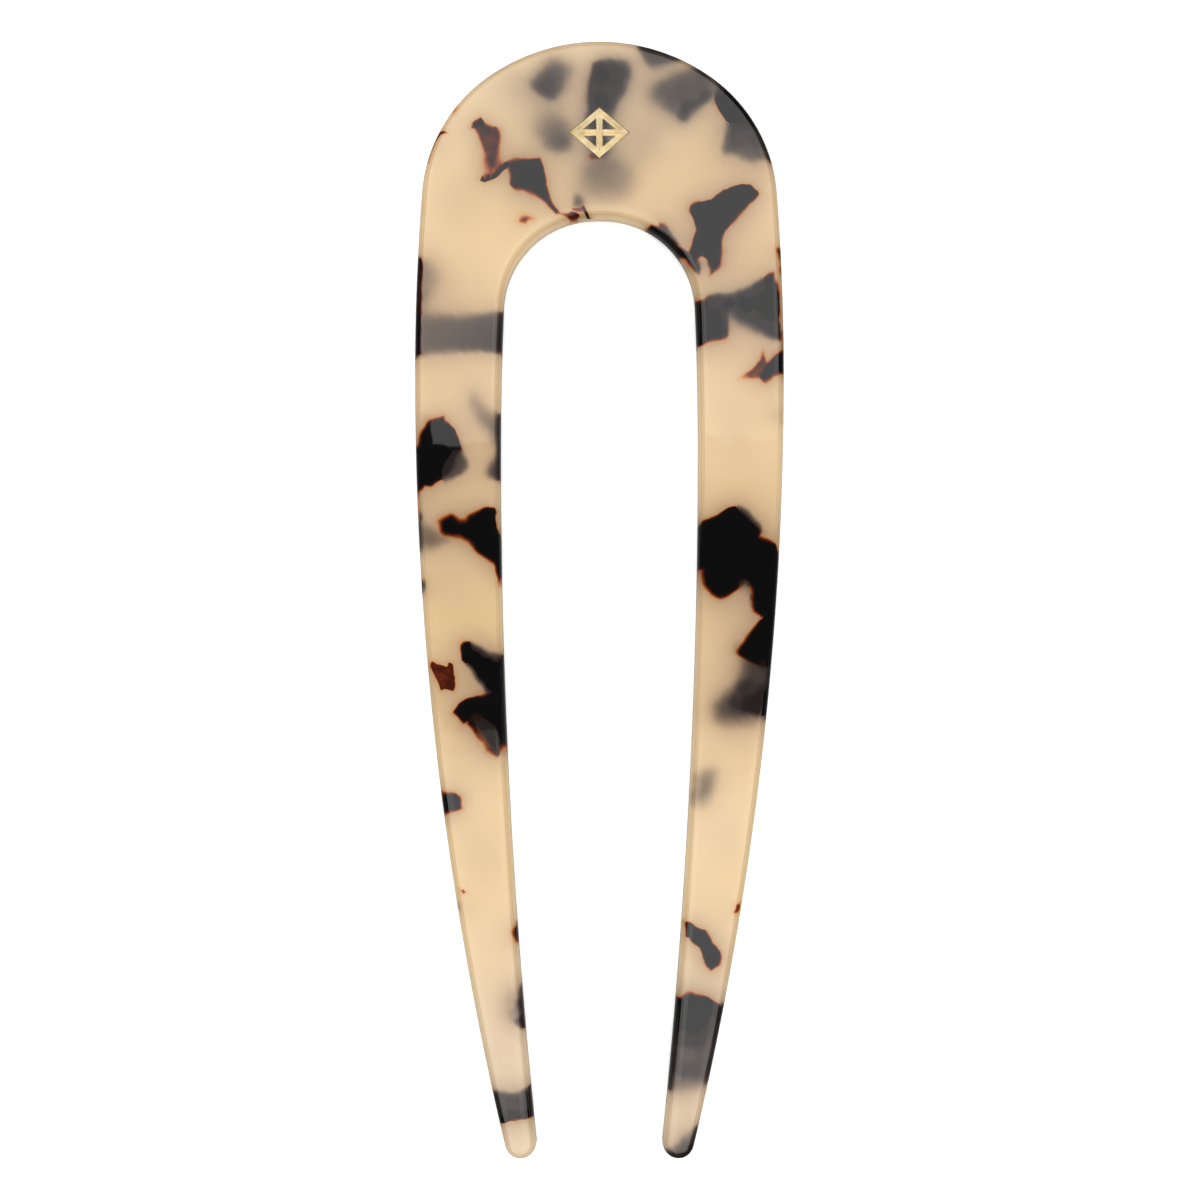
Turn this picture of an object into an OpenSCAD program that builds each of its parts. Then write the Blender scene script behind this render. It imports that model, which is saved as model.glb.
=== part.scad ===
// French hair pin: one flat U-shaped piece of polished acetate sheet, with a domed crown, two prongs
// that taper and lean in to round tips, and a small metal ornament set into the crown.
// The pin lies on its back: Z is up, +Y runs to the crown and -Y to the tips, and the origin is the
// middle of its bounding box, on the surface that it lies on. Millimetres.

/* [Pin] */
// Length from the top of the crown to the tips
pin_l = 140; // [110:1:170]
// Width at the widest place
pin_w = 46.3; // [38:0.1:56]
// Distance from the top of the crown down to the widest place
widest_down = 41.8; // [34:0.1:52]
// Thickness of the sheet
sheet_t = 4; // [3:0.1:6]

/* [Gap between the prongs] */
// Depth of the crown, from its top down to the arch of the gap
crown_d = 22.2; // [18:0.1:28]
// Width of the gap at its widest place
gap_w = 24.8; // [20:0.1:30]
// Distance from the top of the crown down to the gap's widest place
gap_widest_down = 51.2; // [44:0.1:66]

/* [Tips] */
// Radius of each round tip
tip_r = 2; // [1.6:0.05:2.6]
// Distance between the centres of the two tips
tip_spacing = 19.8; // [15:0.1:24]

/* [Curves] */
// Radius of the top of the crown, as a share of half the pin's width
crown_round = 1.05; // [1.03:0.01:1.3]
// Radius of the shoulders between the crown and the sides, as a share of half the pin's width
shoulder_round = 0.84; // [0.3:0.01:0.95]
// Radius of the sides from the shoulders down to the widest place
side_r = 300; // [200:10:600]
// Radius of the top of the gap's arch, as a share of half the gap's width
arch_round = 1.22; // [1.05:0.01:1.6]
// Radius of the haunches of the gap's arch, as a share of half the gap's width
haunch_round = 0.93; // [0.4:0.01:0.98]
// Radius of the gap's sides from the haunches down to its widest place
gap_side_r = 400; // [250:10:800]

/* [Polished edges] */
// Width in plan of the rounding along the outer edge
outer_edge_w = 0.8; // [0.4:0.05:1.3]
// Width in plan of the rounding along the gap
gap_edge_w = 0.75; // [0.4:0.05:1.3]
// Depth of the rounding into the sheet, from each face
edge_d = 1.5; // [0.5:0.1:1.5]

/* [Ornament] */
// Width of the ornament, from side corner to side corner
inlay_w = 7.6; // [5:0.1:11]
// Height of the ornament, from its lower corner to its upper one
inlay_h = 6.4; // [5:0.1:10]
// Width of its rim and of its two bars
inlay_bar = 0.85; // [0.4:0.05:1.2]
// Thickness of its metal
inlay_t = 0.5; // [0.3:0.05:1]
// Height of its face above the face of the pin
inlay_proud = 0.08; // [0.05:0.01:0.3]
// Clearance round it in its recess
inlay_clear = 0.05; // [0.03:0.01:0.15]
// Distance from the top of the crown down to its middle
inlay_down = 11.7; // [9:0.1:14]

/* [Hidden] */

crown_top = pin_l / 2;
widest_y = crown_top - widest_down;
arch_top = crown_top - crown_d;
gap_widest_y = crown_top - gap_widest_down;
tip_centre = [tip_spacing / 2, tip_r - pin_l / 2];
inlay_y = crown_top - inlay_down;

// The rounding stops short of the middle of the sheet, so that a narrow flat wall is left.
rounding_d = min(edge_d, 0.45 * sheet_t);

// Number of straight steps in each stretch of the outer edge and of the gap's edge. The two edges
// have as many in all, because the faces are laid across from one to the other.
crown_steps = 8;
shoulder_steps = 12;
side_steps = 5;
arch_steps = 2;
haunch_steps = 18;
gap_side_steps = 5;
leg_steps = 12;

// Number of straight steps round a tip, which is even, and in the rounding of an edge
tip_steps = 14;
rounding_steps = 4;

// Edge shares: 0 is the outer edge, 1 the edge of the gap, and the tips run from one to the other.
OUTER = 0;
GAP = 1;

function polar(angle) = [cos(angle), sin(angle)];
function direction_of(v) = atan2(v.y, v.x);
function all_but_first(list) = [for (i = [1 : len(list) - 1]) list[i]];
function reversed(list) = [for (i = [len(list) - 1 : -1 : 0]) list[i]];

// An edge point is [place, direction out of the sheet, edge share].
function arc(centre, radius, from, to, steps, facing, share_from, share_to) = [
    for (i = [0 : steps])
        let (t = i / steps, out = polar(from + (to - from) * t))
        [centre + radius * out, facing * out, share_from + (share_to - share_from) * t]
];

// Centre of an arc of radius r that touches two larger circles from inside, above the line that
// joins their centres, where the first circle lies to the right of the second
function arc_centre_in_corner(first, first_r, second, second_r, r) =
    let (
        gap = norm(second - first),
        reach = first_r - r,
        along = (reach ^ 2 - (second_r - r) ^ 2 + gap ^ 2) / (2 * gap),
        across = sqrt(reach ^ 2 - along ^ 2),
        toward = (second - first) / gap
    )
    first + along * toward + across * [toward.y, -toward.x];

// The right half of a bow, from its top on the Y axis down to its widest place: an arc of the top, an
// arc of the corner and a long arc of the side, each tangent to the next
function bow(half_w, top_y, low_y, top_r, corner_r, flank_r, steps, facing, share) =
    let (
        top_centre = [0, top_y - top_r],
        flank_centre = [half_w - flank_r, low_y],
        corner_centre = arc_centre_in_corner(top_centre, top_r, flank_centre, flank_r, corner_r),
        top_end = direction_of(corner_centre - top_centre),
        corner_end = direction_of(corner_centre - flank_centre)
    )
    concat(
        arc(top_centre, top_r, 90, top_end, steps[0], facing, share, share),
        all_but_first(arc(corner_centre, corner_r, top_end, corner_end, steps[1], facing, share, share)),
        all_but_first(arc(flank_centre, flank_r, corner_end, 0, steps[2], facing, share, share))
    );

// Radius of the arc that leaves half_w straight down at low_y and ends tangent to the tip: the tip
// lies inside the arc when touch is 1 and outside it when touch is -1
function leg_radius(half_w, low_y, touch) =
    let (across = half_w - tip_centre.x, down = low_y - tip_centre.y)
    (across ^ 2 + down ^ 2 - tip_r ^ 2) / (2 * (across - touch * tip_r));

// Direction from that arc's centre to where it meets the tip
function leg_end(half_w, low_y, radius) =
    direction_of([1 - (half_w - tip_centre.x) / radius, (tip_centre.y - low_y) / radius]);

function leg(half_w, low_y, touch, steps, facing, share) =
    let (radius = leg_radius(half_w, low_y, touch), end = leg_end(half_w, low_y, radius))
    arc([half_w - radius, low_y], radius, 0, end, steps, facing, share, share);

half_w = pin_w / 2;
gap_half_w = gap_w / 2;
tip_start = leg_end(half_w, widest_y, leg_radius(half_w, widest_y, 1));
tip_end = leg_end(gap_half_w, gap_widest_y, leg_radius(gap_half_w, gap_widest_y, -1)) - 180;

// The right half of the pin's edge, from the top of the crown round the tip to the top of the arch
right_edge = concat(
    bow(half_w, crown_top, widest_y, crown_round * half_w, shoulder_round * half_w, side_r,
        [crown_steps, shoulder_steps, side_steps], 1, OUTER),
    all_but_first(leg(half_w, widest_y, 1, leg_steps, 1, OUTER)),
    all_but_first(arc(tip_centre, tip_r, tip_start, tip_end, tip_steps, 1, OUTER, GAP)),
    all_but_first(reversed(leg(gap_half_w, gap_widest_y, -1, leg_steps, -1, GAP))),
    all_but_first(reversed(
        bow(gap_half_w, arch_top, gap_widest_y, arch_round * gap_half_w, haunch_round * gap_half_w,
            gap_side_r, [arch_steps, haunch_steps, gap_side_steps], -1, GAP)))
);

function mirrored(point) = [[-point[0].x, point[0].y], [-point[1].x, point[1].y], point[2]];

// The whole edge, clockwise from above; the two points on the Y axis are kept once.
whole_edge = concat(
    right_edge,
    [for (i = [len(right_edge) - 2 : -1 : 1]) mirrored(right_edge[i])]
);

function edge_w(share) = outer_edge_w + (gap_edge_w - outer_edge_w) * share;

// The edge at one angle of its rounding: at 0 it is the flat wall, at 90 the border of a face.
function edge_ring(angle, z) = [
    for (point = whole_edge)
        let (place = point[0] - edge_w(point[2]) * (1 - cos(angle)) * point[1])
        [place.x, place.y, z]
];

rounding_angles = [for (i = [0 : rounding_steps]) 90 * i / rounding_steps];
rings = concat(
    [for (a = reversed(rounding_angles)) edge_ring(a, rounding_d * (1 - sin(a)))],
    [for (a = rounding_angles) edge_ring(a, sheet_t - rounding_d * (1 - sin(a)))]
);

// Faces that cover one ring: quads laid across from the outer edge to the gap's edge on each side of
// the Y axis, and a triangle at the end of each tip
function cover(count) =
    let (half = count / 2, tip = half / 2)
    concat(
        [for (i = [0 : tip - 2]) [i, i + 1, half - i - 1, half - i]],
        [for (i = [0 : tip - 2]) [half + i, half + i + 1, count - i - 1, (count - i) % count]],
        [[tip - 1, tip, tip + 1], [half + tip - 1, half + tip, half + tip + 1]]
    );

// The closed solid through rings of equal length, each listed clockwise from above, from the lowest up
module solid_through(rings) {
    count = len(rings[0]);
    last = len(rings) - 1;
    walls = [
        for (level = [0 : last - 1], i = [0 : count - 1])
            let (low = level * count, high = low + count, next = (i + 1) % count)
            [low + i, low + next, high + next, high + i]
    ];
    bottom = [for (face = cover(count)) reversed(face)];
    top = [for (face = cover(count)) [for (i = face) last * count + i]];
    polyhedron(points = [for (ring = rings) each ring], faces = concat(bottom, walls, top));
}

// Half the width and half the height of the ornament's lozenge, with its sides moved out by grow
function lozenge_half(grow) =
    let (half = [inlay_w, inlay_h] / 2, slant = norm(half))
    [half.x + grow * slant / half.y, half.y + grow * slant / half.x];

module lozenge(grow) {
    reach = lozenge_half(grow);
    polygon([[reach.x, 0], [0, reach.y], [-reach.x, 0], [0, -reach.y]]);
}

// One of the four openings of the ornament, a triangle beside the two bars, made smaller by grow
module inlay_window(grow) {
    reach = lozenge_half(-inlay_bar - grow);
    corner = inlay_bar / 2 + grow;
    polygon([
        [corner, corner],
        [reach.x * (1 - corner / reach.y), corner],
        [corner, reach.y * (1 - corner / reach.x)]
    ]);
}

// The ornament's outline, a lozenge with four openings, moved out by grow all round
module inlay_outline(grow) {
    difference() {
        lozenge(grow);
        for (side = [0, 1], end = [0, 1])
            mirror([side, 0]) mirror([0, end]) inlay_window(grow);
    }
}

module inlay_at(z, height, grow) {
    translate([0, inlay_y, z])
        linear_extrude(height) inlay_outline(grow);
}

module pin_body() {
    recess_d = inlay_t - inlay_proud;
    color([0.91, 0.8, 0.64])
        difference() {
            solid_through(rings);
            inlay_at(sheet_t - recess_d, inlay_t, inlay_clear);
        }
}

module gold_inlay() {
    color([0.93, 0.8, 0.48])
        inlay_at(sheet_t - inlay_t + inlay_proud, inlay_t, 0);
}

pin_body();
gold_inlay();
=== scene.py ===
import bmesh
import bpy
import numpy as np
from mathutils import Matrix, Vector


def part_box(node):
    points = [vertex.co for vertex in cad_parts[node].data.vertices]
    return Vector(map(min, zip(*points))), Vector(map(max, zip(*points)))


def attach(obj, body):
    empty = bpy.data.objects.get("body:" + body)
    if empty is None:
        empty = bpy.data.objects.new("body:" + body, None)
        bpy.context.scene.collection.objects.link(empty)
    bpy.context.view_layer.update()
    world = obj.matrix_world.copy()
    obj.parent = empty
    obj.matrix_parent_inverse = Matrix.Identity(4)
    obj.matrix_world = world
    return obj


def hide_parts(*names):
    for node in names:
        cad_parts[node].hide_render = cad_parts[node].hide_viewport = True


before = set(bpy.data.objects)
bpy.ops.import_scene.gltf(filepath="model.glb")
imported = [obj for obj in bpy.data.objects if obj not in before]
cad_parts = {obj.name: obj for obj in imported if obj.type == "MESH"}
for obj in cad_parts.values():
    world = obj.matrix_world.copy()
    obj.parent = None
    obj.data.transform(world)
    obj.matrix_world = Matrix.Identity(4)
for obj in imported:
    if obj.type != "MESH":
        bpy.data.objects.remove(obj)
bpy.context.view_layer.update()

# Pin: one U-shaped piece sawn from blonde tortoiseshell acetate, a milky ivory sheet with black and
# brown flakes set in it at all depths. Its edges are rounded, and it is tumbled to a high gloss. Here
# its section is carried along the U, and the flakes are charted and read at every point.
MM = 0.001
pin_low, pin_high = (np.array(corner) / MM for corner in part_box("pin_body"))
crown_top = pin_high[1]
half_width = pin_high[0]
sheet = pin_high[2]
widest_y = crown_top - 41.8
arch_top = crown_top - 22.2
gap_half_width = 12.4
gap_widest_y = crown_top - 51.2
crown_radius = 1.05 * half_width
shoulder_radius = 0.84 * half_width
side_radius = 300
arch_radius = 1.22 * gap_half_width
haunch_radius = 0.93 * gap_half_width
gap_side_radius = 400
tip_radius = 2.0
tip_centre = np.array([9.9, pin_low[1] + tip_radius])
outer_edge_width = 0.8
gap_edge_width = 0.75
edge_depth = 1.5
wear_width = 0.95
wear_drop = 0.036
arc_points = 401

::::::

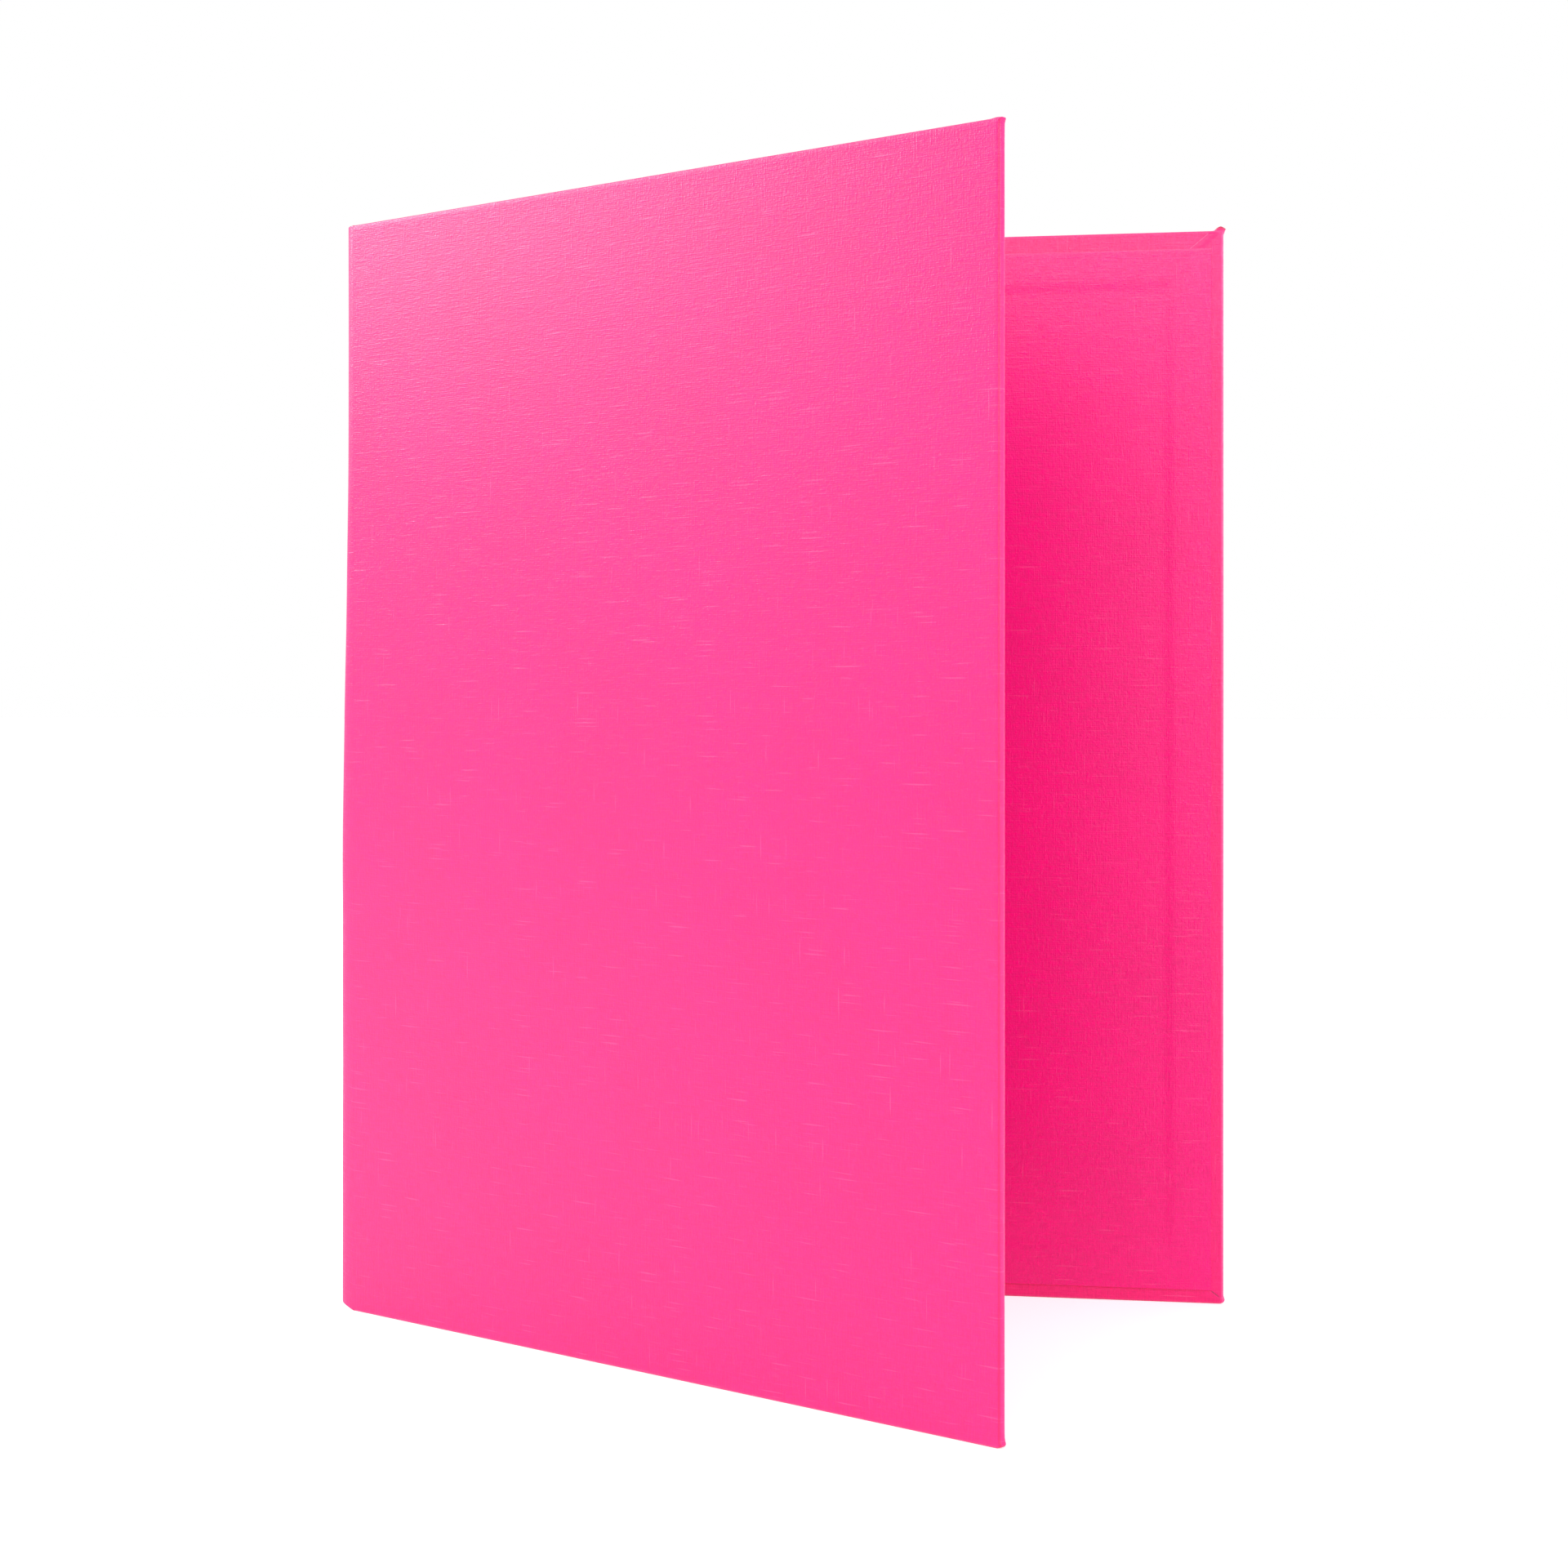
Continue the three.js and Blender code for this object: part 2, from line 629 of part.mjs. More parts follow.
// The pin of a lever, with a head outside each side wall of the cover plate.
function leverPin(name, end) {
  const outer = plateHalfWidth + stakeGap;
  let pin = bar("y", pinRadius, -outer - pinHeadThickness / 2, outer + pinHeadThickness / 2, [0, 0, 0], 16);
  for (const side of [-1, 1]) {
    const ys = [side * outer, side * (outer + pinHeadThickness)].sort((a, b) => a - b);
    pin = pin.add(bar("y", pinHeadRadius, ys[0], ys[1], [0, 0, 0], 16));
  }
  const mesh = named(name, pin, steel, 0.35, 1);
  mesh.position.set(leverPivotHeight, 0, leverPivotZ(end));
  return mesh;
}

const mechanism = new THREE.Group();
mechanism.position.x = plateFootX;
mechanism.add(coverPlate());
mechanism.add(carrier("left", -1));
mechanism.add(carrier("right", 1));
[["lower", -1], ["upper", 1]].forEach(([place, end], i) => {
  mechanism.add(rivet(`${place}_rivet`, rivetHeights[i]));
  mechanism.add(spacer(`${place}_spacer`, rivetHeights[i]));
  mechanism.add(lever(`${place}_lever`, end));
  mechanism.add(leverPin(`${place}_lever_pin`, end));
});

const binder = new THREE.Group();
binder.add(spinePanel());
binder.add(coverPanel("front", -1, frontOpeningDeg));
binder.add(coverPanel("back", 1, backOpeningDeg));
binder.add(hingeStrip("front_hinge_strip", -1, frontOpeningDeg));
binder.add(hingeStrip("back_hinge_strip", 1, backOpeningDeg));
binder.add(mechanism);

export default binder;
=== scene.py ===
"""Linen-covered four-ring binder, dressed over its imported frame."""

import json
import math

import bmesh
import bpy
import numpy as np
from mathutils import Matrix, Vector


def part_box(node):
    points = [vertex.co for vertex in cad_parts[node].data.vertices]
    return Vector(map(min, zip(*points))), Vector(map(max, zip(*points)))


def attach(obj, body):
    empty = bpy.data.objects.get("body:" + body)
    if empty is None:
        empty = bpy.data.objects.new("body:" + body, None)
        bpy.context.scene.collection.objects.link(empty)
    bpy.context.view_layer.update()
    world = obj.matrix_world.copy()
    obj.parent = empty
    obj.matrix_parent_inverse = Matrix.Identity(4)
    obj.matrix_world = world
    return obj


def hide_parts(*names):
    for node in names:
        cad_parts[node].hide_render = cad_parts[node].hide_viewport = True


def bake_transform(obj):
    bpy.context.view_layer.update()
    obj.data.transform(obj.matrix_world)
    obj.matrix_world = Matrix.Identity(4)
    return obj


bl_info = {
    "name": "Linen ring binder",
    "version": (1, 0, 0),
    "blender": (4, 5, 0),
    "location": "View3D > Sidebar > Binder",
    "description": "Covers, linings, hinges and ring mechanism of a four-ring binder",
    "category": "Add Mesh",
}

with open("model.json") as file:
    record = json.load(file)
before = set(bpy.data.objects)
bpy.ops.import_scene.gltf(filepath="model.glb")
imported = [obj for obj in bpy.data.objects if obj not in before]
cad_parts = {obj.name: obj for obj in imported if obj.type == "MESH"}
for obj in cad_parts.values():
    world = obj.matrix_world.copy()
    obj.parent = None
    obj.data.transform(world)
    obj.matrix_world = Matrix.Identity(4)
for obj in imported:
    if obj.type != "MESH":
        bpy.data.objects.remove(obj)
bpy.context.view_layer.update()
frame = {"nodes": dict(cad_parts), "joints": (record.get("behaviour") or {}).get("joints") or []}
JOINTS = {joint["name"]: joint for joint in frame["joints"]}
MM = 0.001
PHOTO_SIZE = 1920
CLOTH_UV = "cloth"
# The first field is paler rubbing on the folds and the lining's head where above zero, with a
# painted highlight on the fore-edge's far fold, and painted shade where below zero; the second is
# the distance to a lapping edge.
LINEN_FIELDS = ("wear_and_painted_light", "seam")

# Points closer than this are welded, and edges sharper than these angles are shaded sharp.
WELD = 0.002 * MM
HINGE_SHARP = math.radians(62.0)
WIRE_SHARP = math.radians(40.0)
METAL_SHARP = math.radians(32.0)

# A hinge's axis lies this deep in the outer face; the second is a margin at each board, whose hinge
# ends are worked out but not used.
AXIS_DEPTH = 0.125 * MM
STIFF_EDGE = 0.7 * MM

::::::

### What the exercise asks
Exactly reproduce the lines that run from the line bearing "const binder = new THREE.Group();" through the line bearing "record = json.load(file)", with both end lines included.

### Full answer
const binder = new THREE.Group();
binder.add(spinePanel());
binder.add(coverPanel("front", -1, frontOpeningDeg));
binder.add(coverPanel("back", 1, backOpeningDeg));
binder.add(hingeStrip("front_hinge_strip", -1, frontOpeningDeg));
binder.add(hingeStrip("back_hinge_strip", 1, backOpeningDeg));
binder.add(mechanism);

export default binder;
=== scene.py ===
"""Linen-covered four-ring binder, dressed over its imported frame."""

import json
import math

import bmesh
import bpy
import numpy as np
from mathutils import Matrix, Vector


def part_box(node):
    points = [vertex.co for vertex in cad_parts[node].data.vertices]
    return Vector(map(min, zip(*points))), Vector(map(max, zip(*points)))


def attach(obj, body):
    empty = bpy.data.objects.get("body:" + body)
    if empty is None:
        empty = bpy.data.objects.new("body:" + body, None)
        bpy.context.scene.collection.objects.link(empty)
    bpy.context.view_layer.update()
    world = obj.matrix_world.copy()
    obj.parent = empty
    obj.matrix_parent_inverse = Matrix.Identity(4)
    obj.matrix_world = world
    return obj


def hide_parts(*names):
    for node in names:
        cad_parts[node].hide_render = cad_parts[node].hide_viewport = True


def bake_transform(obj):
    bpy.context.view_layer.update()
    obj.data.transform(obj.matrix_world)
    obj.matrix_world = Matrix.Identity(4)
    return obj


bl_info = {
    "name": "Linen ring binder",
    "version": (1, 0, 0),
    "blender": (4, 5, 0),
    "location": "View3D > Sidebar > Binder",
    "description": "Covers, linings, hinges and ring mechanism of a four-ring binder",
    "category": "Add Mesh",
}

with open("model.json") as file:
    record = json.load(file)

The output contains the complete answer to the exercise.